Archaic Mark is a modern forgery, not a medieval manuscript
Medieval History

Archaic Mark is a modern forgery, not a medieval manuscript



Margaret M. Mitchell of the University of Chicago, together with experts in micro-chemical analysis and medieval bookmaking, has concluded that one of the University Library's most enigmatic possessions is a forgery.

Scholars have argued for nearly 70 years over the provenance of what's called the Archaic Mark, a 44-page miniature book, known as a "codex," which contains the complete 16-chapter text of the Gospel of Mark in minuscule handwritten text. The manuscript, which also includes 16 colorful illustrations, has long been believed to be either an important witness to the early text of the gospel or a modern forgery, said Mitchell, Professor of New Testament and Early Christian Literature.

"The mystery is now solved from textual, chemical, and codicological (bookmaking) angles," said Mitchell, who first became intrigued by the codex when she saw it as a graduate student in 1982. Comprehensive analysis demonstrates that it is not a genuine Byzantine manuscript, but a counterfeit, she said, "made somewhere between 1874 and the first decades of the 20th century."

Mitchell said experts from multiple disciplines made the findings possible. "Our collective efforts have achieved what no single scholar could do - give a comprehensive analysis of the composite artifact that is an illustrated codex. The data collected in this research process has given us an even deeper understanding of the exact process used by the forger," said Mitchell. "It will, we hope, assist ongoing scholarly investigation into and detection of manuscripts forged in the modern period."

Since 1937, when Edgar J. Goodspeed, a renowned University of Chicago biblical scholar, acquired the Archaic Mark, the manuscript has been an enigma. As early as 1947, scholars speculated about its authenticity. Because it is the closest of any known manuscript to the venerable 4th-century Codex Vaticanus for the text of Mark's Gospel, Mitchell said, it was believed to be "either a very important textual witness or a forgery based upon some late 19th-century critical edition of the Greek New Testament incorporating the readings of the Vatican manuscript." The modern blue pigment in the illustrations, indentified in 1989, would support the latter, but Mitchell explained this finding was not definitive because the pigment could have come from a restoration effort on an earlier manuscript.

In 2006, the University of Chicago Library digitized the Archaic Mark, making it available to scholars worldwide and stimulating renewed interest in it. The following year, in response to that growing interest in the mysterious manuscript, Alice Schreyer, Director of the Special Collections Research Center, convened a committee to lead a complete and definitive examination of the material components of the Archaic Mark.

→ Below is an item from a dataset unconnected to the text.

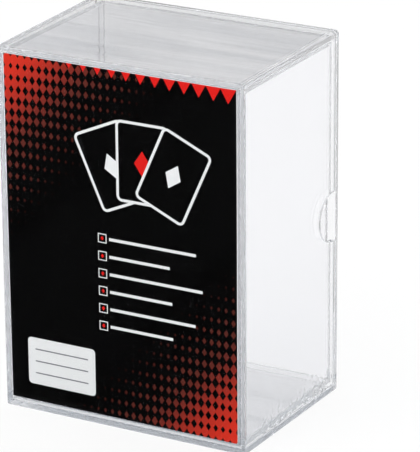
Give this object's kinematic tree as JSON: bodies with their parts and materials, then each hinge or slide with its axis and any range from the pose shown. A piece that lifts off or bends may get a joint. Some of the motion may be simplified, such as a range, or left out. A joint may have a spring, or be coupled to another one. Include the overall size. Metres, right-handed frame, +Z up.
{
  "type": "card storage box",
  "caption": "Clear two-piece box for trading cards: a cover with thumb notches slides over an open-fronted tray, with a printed card behind its front wall.",
  "frame": {"origin": "middle of the floor face under the box, halfway between its foremost and rearmost points", "axes": "+Z up along the box's 136 mm side, +Y from the cover's front wall towards the tray's base, +X to the right as seen from the front. The cover's lower side lies flat on z = 0, so the line along which the shells slide leans up by the moulding draft of 0.79 degrees."},
  "size_m": [0.1, 0.071, 0.1379],
  "materials": {
    "clear_cover": "clear injection-moulded polystyrene, polished",
    "clear_tray": "clear injection-moulded polystyrene, polished",
    "printed_card": "coated card, offset printed in black with a red fade and white lines"
  },
  "bodies": {
    "cover": {"cover": "clear_cover", "insert_card": "printed_card"},
    "tray": {"tray": "clear_tray"}
  },
  "joints": [
    {"name": "tray_slide", "type": "slide", "parent": "cover", "child": "tray", "axis": [0, 0.9999, 0.0138], "range_m": [0, 0.07]}
  ]
}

The Library commissioned materials analysis from McCrone Associates, and enlisted the aid of Abigail Quandt, a rare books expert and preservationist at the Walters Art Museum in Baltimore.

Last January, Joseph G. Barabe, a senior scientist at McCrone, took 24 samples of parchment, ink and a range of paints used in illustrations. Barabe analyzed the samples using an array of techniques - polarized light; energy dispersive X-ray spectrometry; the scanning electron microscope for elemental analysis; X-ray diffraction; Fourier Transform infrared spectroscopy; and Raman spectroscopy. Under microscopic analysis, Barabe and his colleagues found no evidence of retouching of any kind in the manuscript, disproving earlier suspicions of restoration attempts.

Barabe determined the Archaic Mark was created after 1874 - using materials not available until the late 19th century - on a parchment substrate dating from about the middle of the 16th century. Carbon dating determined the animal hide was from some time between 1485-1631. The rest of the authentication team confirmed and helped interpret Barabe's findings.

Quandt carefully reconstructed the steps the modern forger took to produce the manuscript, from preparing the parchment, to the painting of images and inscription of text, as well as the application of the modern coating, cellulose nitrate. Quandt also identified specific ways in which its production defies usual Byzantine procedures, and she determined that the reused parchment contains no recoverable text underneath.

Mitchell completed the analysis with a study of the textual edition the forger had used. She confirmed and refined Stephen C. Carlson's proposal that the modern edition from which the forger copied the text was the 1860 edition of the Greek New Testament by Philipp Buttmann. Mitchell identified telltale readings in the Archaic Mark that arose from the original 1856 edition of Buttmann's critical text, reproducing errors later corrected in the flurry of collations of the famous manuscript Vaticanus between 1857 and 1867.

Mitchell, Barabe and Quandt have detailed these findings in a paper scheduled for February publication in the journal Novum Testamentum.